Many fashion lovers are following a movement seeking to build a more ethical closet. One where brands are represented that pay associates living wages and provide good and humane working conditions. A closet of brands that are veering away from cheap clothing made quickly to keep up with the latest fashion trends, often churning out a new collection every week to keep up with consumer demand (i.e., fast fashion). A closet holding designs that respect the planet by causing little to no damage, and therefore sustaining the environment. As stated by Whitney Bauck (Green Dreamer Podcast #129), "Regardless of what your background is, we can all agree on some really basic things - no one should die to make a T-shirt, and we shouldn't be pouring toxins into our planet."
It can be very tempting to jump into the fast fashion vortex. Some of the designs are so cute, and well, trendy, and . . . cheap!
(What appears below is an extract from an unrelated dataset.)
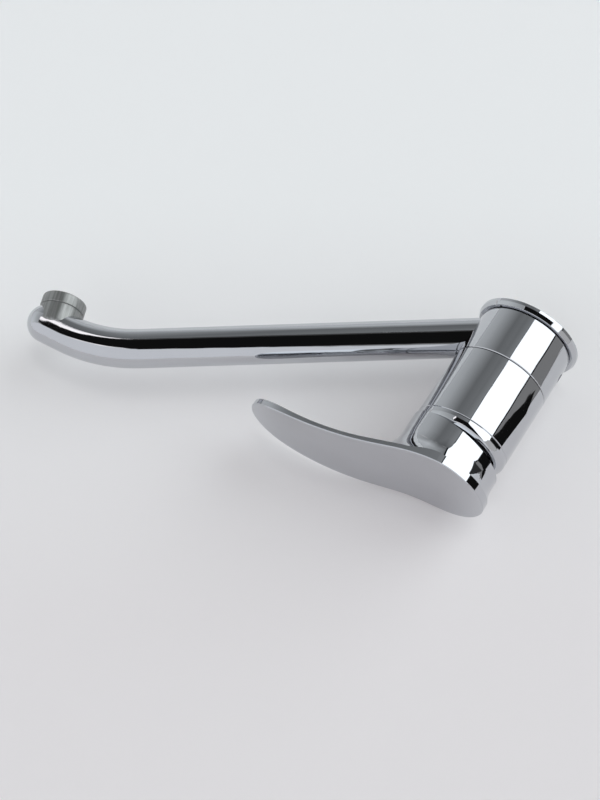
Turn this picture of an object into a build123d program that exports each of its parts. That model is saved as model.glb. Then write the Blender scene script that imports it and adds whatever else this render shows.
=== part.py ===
from build123d import *
import math
import os

# Single-lever kitchen tap with a low swivelling spout, in millimetres and degrees.
# +Z runs up the body, the origin is the centre of the base's mounting face,
# and at rest the spout and the lever both point along +X.

# Clearances
groove_gap = 0.4
seam_gap = 0.3
running_clearance = 0.08
thread_clearance = 0.05
flat_clearance = 0.1
swing_clearance = 0.33

# Fixed body and its base
body_radius = 25.0
base_ring_overhang = 2.6
base_ring_height = 3.9
base_ring_straight = 1.9
base_ring_lean = 28.0
base_ring_rounding = 0.4
gasket_inset = 3.1
gasket_width = 4.0
gasket_depth = 2.0
spigot_radius = 17.0
collar_height = 26.2
drum_height = 37.8
edge_break = 0.35

# Swivel joint of the spout, with rises measured from the collar's lower face
slide_ring_inset = 1.5
slide_ring_width = 3.9
slide_ring_recess = 1.0
seal_groove_depth = 2.0
seal_groove_width = 2.4
seal_lip_depth = 1.0
lower_seal_rise = 13.9
upper_seal_rise = 23.7
channel_rise = 16.0
channel_height = 5.0
channel_depth = 3.4
retaining_screw_rise = 9.7
retaining_screw_radius = 2.5
retaining_screw_recess = 0.5
retaining_groove_depth = 1.5
dog_point_radius = 1.7
dog_point_gap = 0.3
dog_shoulder_setback = 0.4
key_radius = 1.3
key_depth = 2.5

# Spout
spout_radius = 10.2
spout_wall = 1.3
spout_root_rise = 13.7
spout_socket_depth = 1.4
spout_rise = 34.3
spout_end_rise = 4.3
spout_bend_radius = 78.0
bend_corner_reach = 181.3
spout_end_length = 33.0
waterway_width = 12.0

# Outlet under the spout's nose, with heights measured from its mouth
outlet_setback = 5.7
outlet_tilt = 21.2
outlet_drop = 16.2
neck_radius = 11.4
neck_rounding = 2.0
neck_cover = 1.0
neck_bore_radius = 8.4
aerator_ring_radius = 11.7
aerator_ring_height = 6.2
aerator_ring_rounding = 0.8
aerator_thread_radius = 9.9
aerator_thread_length = 4.8
aerator_bore_radius = 8.9
aerator_lip = 1.0
washer_width = 2.9
washer_thickness = 0.9
straightener_height = 3.1
straightener_cell_radius = 1.2
straightener_cell_pitch = 2.9
strainer_skin = 1.4
strainer_dome_rise = 2.0
strainer_slot_width = 0.8
strainer_slot_length = 3.6
strainer_slots = 12

# Ports in the base and under the cartridge
inlet_forward = 3.0
inlet_side = 7.5
inlet_thread_radius = 4.5
inlet_thread_length = 14.0
inlet_bore_radius = 3.4
stud_hole_back = 8.5
stud_hole_radius = 3.4
stud_hole_depth = 12.0
outlet_port_back = 7.5
outlet_port_radius = 2.4
port_radius = 3.0

# Cartridge, from its seat up
cartridge_seat_rise = 10.2
cartridge_radius = 17.4
cartridge_base_thickness = 4.0
port_seal_width = 1.5
port_seal_depth = 1.6
fixed_disc_radius = 13.8
lug_width = 3.0
lug_length = 1.6
disc_thickness = 3.0
mixing_chamber_length = 5.0
mixing_chamber_width = 15.4
mixing_chamber_back = 3.0
mixing_chamber_rounding = 1.5
mixing_chamber_depth = 1.5
carrier_height = 6.0
foot_socket_clearance = 0.2
foot_socket_flare = 2.0
housing_wall = 2.4
housing_lip = 2.3
rotor_flange_height = 4.2
rotor_neck_radius = 12.2
rotor_neck_height = 8.9
rotor_slot_back = 8.4
rotor_slot_front = 6.8
pivot_rise = 2.4
pivot_pin_radius = 1.5
foot_drop = 9.5
foot_radius = 2.5
foot_neck_radius = 1.7
lift_angle = 25.0
stem_width = 8.0
stem_block_drop = 5.4
stem_rise = 26.3
stem_top_break = 0.8
nut_overhang = 1.55
nut_bore_radius = 13.0
nut_height = 8.0
nut_notch_width = 4.0
nut_notch_depth = 2.0
nut_notches = 4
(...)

There is a cost that comes with choosing responsible fashion: low impact natural and organic materials; eco-friendly dyes; an ethical supply chain; and purchasing local and in small batches. While curating for Into The Palms, I remind myself of the mission often - I see something that catches my eye and I want it, but more often than not, I end up passing it by. In curating for the boutique, I go deeper than what catches my eye. It takes a lot of time to find the products that I am willing to be an ambassador for. I look at the materials used; the brand's story and where it stands socially and ethically on its products; and the transparency of its manufacturing processes. I seek to provide opportunity for women and minority owned businesses. It takes more of an effort to choose brands that are ethical and that provide inclusiveness to the fashion industry.
A few things you can do immediately to build a more conscious closet:
(1) Examine the materials in the clothing you are choosing. Sustainable fashion utilizes biodegradable materials from natural or recycled fabrics - linen, bamboo, hemp, organic cotton, silk, leather, and cellulose fibers (synthetically made fibers originating from plant sources, including, viscose, rayon, wool, Tencel and lyocell). Natural fibers are biodegradable, unlike synthetic fibers that sit in landfills and leach chemicals into the earth.
(2) Look for products made in the US rather than acquiring them from overseas. This will reduce the carbon footprint. Even better, find clothing made in small batches (often referred to as slow fashion) or made to order, which reduces waste from over production. One of my favorite curated designers - Jennafer Grace - handmakes the clothing in small batches. The materials are typically bamboo, rayon, chiffon or jersey (wool & cotton), and they are perfect.
(3) Finally, buy less. Prolong the life of your clothing by taking care of them. Buy quality pieces and transition them throughout the seasons. Find ways to mix the pieces up with other items in your closet. Then, wash them with care, mend them when needed and when you are done with them, donate them or upcycle.